The evidence shows that plaintiffs in error were not members of the American Turf Association and never had any connection therewith; that neither of them had any authority from the American Turf Association, or its board of directors, to purchase or contract for olive oil for said association; that Weil was not administrator of the W. C. Whitney estate or otherwise connected therewith; that he did not own the Meadow Brook farm, and had not won a million dollars, or any other sum, on race horses in England. In short, all of the representations made by plaintiffs in error to Smith, which caused him to believe that he was about to make a large sale of oil to responsible parties, were false and fraudulent and were manifestly made for the purpose of securing the confidence of Smith, to the end that he would give up his money on the alleged bet.

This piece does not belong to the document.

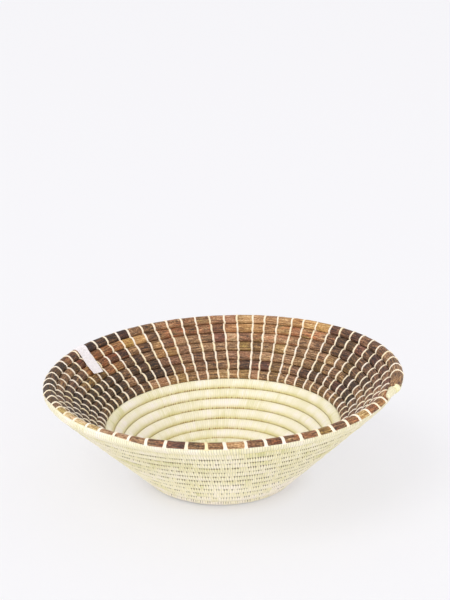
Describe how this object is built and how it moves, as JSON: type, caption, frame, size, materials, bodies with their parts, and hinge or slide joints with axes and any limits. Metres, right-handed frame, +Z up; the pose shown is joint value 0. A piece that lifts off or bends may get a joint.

There is evidence tending strongly to prove that the receipt, which purported to be a receipt for the bet, was in the handwriting of plaintiff in error Weil.'

« It was also proven by the prosecution that on May 29, 1908, plaintiffs in error called at the office of Joseph E. Swanson, a clerk in the employ of Farnham, Willoughby & Co., in answer to an advertisement offering a yacht for sale at Lake Geneva; that Weil stated that he wished to buy the yacht for a jockey by the name of Buchanan, who was connected with his stable; that Weil went into a telephone booth, and while he was in there Lavine said to Swanson: “You evidently do not recognize Weil by his card; he is a famous turfman, who has just made a killing on the English soil and cleaned up a million dollars,” and exhibited to Swanson the same newspaper account he had shown to Ryan and asked Swanson to read it. When Weil came back from the telephone booth he stated that he would have to see a friend of his before he closed the negotiations for the yacht and he would telephone Swanson later in the afternoon.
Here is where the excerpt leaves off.